Principal and interest under the Lubkin Note are payable quarterly, commencing February 26, 2020, in an amount equal to the lesser of (i) $25,000 and (i) 25% of the Surviving Company’s quarterly earnings before interest, tax, depreciation and amortization.
One-sixth of the principal and interest under the Sellers Notes are payable quarterly commencing on August 26, 2021. The Sellers Notes are convertible into shares of common stock of the Company at the Seller’s option, at any time after the first anniversary of the date of the Note, at the rate of one share for each $2.00 of principal and/or interest so converted.
The Purchaser has the right to prepay the Notes in whole or in part at any time without penalty or premium.
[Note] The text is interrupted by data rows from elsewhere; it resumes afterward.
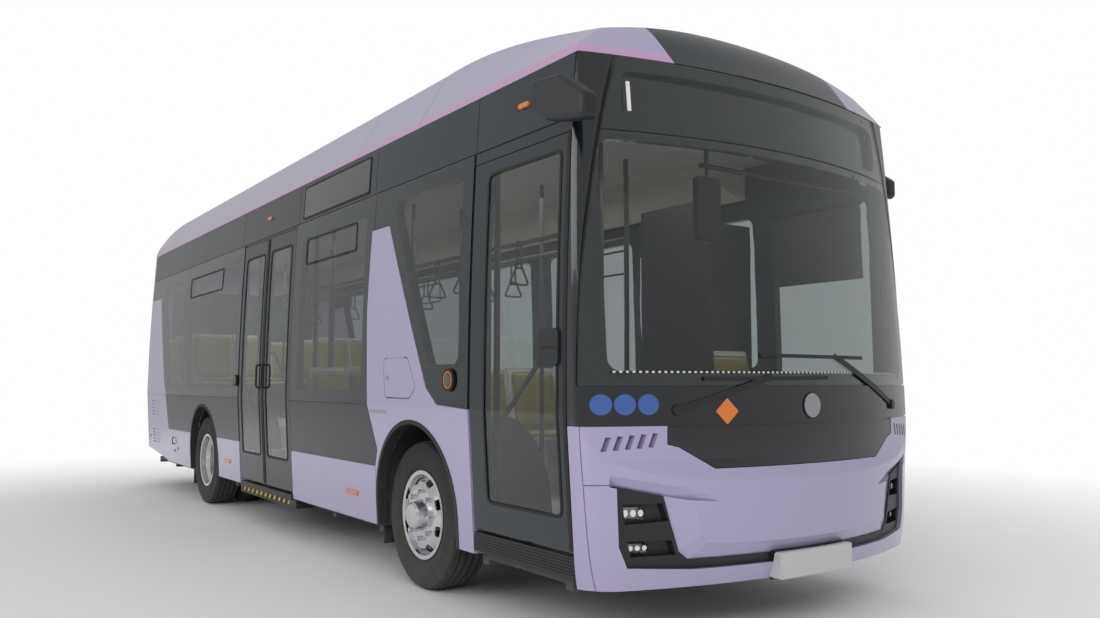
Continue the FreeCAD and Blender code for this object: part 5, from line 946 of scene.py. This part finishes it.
# The step cassette's edge: slanting yellow marks on the black face under the middle door.
# They are pieces of grip tape, stuck on to warn of the step.
grip_yellow = finish_material("grip_yellow", (0.75, 0.50, 0.03), 0.7, vary=0.2, grain=900.0,
                              grain_strength=0.5)
MARK_COUNT = 11
MARK_FIRST_X = -0.60
MARK_PITCH = 0.115
MARK_WIDTH = 0.040
MARK_Z = (0.264, 0.298)
mark_slant = MARK_Z[1] - MARK_Z[0]
for number in range(MARK_COUNT):
    x = MARK_FIRST_X + MARK_PITCH * number
    outline = [(x - MARK_WIDTH, MARK_Z[0]), (x, MARK_Z[0]),
               (x + mark_slant, MARK_Z[1]), (x + mark_slant - MARK_WIDTH, MARK_Z[1])]
    side_piece("step_mark_%d" % number, outline, grip_yellow, radius=0.003, thick=0.0016, lift=0.0088)

# The nose: bare discs and a diamond on the black mask, a round plate in the badge's place, the plate's frame.
# They are thin enamelled and moulded parts, glued on, with no words or signs.
NOSE_NODES = ("front_mask", "bumper", "windshield", "lamp_bezels")
SHEET_STEP = 0.025


def nose_x(y, z, depth=0.0, over=NOSE_NODES):
    """Where a line along the bus at (y, z) meets the front of the carried-over nose."""
    for raised in (0.0, 0.02, 0.04):
        found = []
        for name in over:
            hit, place, normal, index = node[name].ray_cast(Vector((6.0, y, z + raised)), Vector((-1, 0, 0)))
            if hit:
                found.append(place.x)
        if found:
            break
    return max(found) + depth


def front_piece(name, corners, material, radius=0.0, thick=0.003, ring=0.0, lift=0.0005, over=NOSE_NODES):
    """A thin sheet on the nose: corners as (y, z), laid on the surface behind it."""
    piece = outlined_sheet(name, [(0.0, y, z) for y, z in corners], radius, ring)
    cut_across(1, [y for y, z in corners], SHEET_STEP)
    cut_across(2, [z for y, z in corners], SHEET_STEP)
    bpy.ops.mesh.extrude_region_move(TRANSFORM_OT_translate={"value": (thick, 0, 0)})
    bpy.ops.object.mode_set(mode="OBJECT")
    for vertex in piece.data.vertices:
        vertex.co.x += nose_x(vertex.co.y, vertex.co.z, lift, over)
    return finish_piece(piece, material, "body", 40.0)


def round_corners(y, z, radius_y, radius_z=None, count=28):
    radius_z = radius_z or radius_y
    return [(y + radius_y * math.cos(math.tau * i / count), z + radius_z * math.sin(math.tau * i / count))
            for i in range(count)]


disc_blue = finish_material("disc_blue", (0.05, 0.13, 0.42), 0.35, vary=0.05, grain=700.0, Coat_Weight=0.3)
diamond_orange = finish_material("diamond_orange", (0.80, 0.22, 0.03), 0.35, vary=0.05, grain=700.0,
                                 Coat_Weight=0.3)
DISC_Z = 1.122
DISC_R = 0.047
DIAMOND_PLACE = (-0.535, 1.088)
DIAMOND_HALF = 0.062
for number, y in enumerate((-1.128, -1.026, -0.922)):
    front_piece("nose_disc_%d" % number, round_corners(y, DISC_Z, DISC_R), disc_blue, thick=0.0012)
diamond = [(DIAMOND_PLACE[0] + across * DIAMOND_HALF, DIAMOND_PLACE[1] + up * DIAMOND_HALF)
           for across, up in ((0, -1), (1, 0), (0, 1), (-1, 0))]
front_piece("nose_diamond", diamond, diamond_orange, radius=0.006, thick=0.0012)
front_piece("badge_plate", round_corners(0.0, 1.109, 0.060), bright_metal, thick=0.006)
front_piece("badge_plate_rim", round_corners(0.0, 1.109, 0.066), seam_black, thick=0.004, ring=0.008)
PLATE_HALF = 0.252
PLATE_Z = (0.295, 0.413)
FRAME_LAP = 0.012
plate_frame = rectangle(-PLATE_HALF - FRAME_LAP, PLATE_HALF + FRAME_LAP, PLATE_Z[0] - FRAME_LAP,
                        PLATE_Z[1] + FRAME_LAP)
front_piece("plate_frame", plate_frame, black_plastic, radius=0.008, thick=0.010, ring=0.013)

# Slim lamp beside the sign, and the pale dotted line printed along the lower edge of the screen.
# The line is enamel fired on the glass; the lamp is a white bar behind a clear cover.
lamp_white = finish_material("lamp_white", (0.85, 0.85, 0.83), 0.3, vary=0.05, grain=700.0)
front_piece("sign_lamp", rectangle(-0.939, -0.921, 2.507, 2.655), lamp_white, radius=0.005, thick=0.004)


def dashes():
    """Short dashes of one colour across the bus, on a ground of another."""
    tree, source, sink = node_group(
        "dashes",
        [("Color", "Colour", (0.8, 0.8, 0.8, 1)), ("Color", "Ground", (0.007, 0.011, 0.014, 1)),
         ("Float", "Pitch", 0.03), ("Float", "Fill", 0.4)],
        [("Color", "Colour"), ("Float", "Mask")],
    )
    link = tree.links.new
    place = add_node(tree, "TexCoord")
    split = add_node(tree, "SeparateXYZ")
    steps = add_node(tree, "Math", operation="DIVIDE")
    part = add_node(tree, "Math", operation="FRACT")
    shown = add_node(tree, "Math", operation="LESS_THAN")
    mixed = add_node(tree, "Mix", data_type="RGBA")
    link(place.outputs["Object"], split.inputs[0])
    link(split.outputs["Y"], steps.inputs[0])
    link(source.outputs["Pitch"], steps.inputs[1])
    link(steps.outputs[0], part.inputs[0])
    link(part.outputs[0], shown.inputs[0])
    link(source.outputs["Fill"], shown.inputs[1])
    link(shown.outputs[0], mixed.inputs["Factor"])
    link(source.outputs["Ground"], mixed.inputs["A"])
    link(source.outputs["Colour"], mixed.inputs["B"])
    link(mixed.outputs["Result"], sink.inputs["Colour"])
    link(shown.outputs[0], sink.inputs["Mask"])
    return tree


screen_print = finish_material("screen_print", (0.80, 0.80, 0.78), 0.3, vary=0.05, grain=700.0)
colour_through(screen_print, dashes(), Pitch=0.029, Fill=0.42)
front_piece("screen_print", rectangle(-1.090, 0.930, 1.2660, 1.2745), screen_print, radius=0.002,
            thick=0.0006, over=("windshield", "front_mask"))

# Lamp eyes: three small bright rounds side by side on each headlamp, the middle one white.
# They are metallised mouldings with small lenses, set in the black trays of the nose.
lamp_chrome = finish_material("lamp_chrome", (0.82, 0.84, 0.88), 0.12, vary=0.1, grain=500.0, Metallic=1.0)
lamp_glow = finish_material("lamp_glow", (0.90, 0.92, 0.95), 0.2, vary=0.05, grain=500.0)
for number, (lowest, highest) in enumerate(islands(node["headlamps"])):
    middle = (lowest + highest) / 2
    for part in range(3):
        width = (highest.y - lowest.y) / 3
        y = lowest.y + width * (part + 0.5)
        front_piece("lamp_eye_%d_%d" % (number, part),
                    round_corners(y, middle.z, width * 0.34, (highest.z - lowest.z) * 0.30, 20),
                    lamp_chrome if part != 1 else lamp_glow, thick=0.0025, lift=0.0004, over=("headlamps",))

# In the cab: a blind over the driver's window, and a screen on the dash.
# The blind is dark mesh on a spring roller, drawn half down behind the pane; the screen is a moulded slab.
blind_mesh = finish_material("blind_mesh", (0.02, 0.02, 0.022), 0.8, vary=0.4, vary_scale=400.0, grain=1500.0,
                             grain_strength=0.6, grain_depth=0.001)
BLIND_DEPTH = 0.085
BLIND_X = (3.500, 4.200)
side_piece("window_blind", rectangle(*BLIND_X, 1.86, 2.330), blind_mesh, side=1, radius=0.01, thick=0.002,
           lift=-BLIND_DEPTH)
roller_y = side_y(2.34) - BLIND_DEPTH
roller_ends = [(BLIND_X[0] - 0.010, roller_y, 2.335), (BLIND_X[1] + 0.010, roller_y, 2.335)]
blind_roller = tube("blind_roller", roller_ends, 0.016, sides=4)
finish_piece(blind_roller, seam_black, "body", 40.0)
bpy.ops.object.select_all(action="DESELECT")
bpy.ops.mesh.primitive_cube_add(size=1, location=(4.20, 0.30, 1.13), rotation=(0, math.radians(-28), 0))
cab_screen = bpy.context.object
cab_screen.name = "cab_screen"
cab_screen.scale = (0.018, 0.26, 0.17)
bpy.ops.object.transform_apply(location=False, rotation=False, scale=True)
bpy.ops.object.mode_set(mode="EDIT")
bpy.ops.mesh.select_all(action="SELECT")
bpy.ops.mesh.bevel(offset=0.005, segments=3, affect="EDGES")
bpy.ops.object.mode_set(mode="OBJECT")
finish_piece(cab_screen, sign_pane, "body", 40.0)
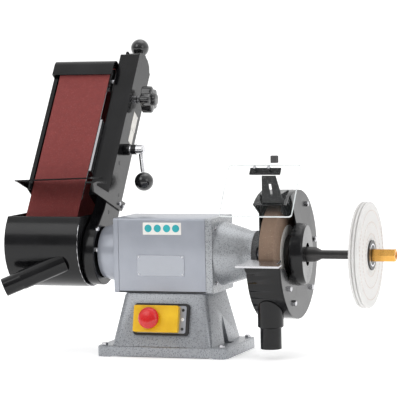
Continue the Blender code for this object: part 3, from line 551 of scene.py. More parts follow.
@dataclass(frozen=True)
class Eased:
    """A CAD piece with its edges eased, as a file, a casting or a press leaves them."""

    node: str
    finish: Finish
    width: float = 0.0007
    steps: int = 2

    def build(self) -> bpy.types.Object:
        """Copy the node, ease its edges and stand for it.

        Returns:
            The piece that replaces the node.
        """
        bm = bmesh.new()
        bm.from_mesh(bpy.data.objects[self.node].data)
        bmesh.ops.remove_doubles(bm, verts=bm.verts, dist=1e-5)
        bmesh.ops.dissolve_limit(bm, angle_limit=radians(0.6), verts=bm.verts, edges=bm.edges)
        mesh = bpy.data.meshes.new(f"{self.node}_eased")
        bm.to_mesh(mesh)
        bm.free()
        mesh.shade_smooth()
        mesh.set_sharp_from_angle(angle=SMOOTH_ANGLE)
        mesh.materials.clear()
        mesh.materials.append(self.finish.material())
        piece = bpy.data.objects.new(f"{self.node}_eased", mesh)
        bpy.context.scene.collection.objects.link(piece)
        if self.width:
            self._bevel(piece)
        return mount(piece, self.finish, rides_with(self.node), [self.node])

    def _bevel(self, piece: bpy.types.Object) -> None:
        """Round the sharp edges and keep the flat faces flat."""
        bevel = piece.modifiers.new("eased_edges", "BEVEL")
        bevel.width = self.width
        bevel.segments = self.steps
        bevel.limit_method = "ANGLE"
        bevel.angle_limit = radians(38)
        bevel.harden_normals = True
        bevel.use_clamp_overlap = True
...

The Merger was accounted for as a “forward merger” and recapitalization since, immediately following the completion of the transaction, the holders of John Keeler & Co., Inc.’s stock will have effective control of Coastal Pride Seafood, LLC.
On November 26, 2019 the Regions line of credit was paid in full, the guarantors were released from their obligation as part of the Merger transaction as described above.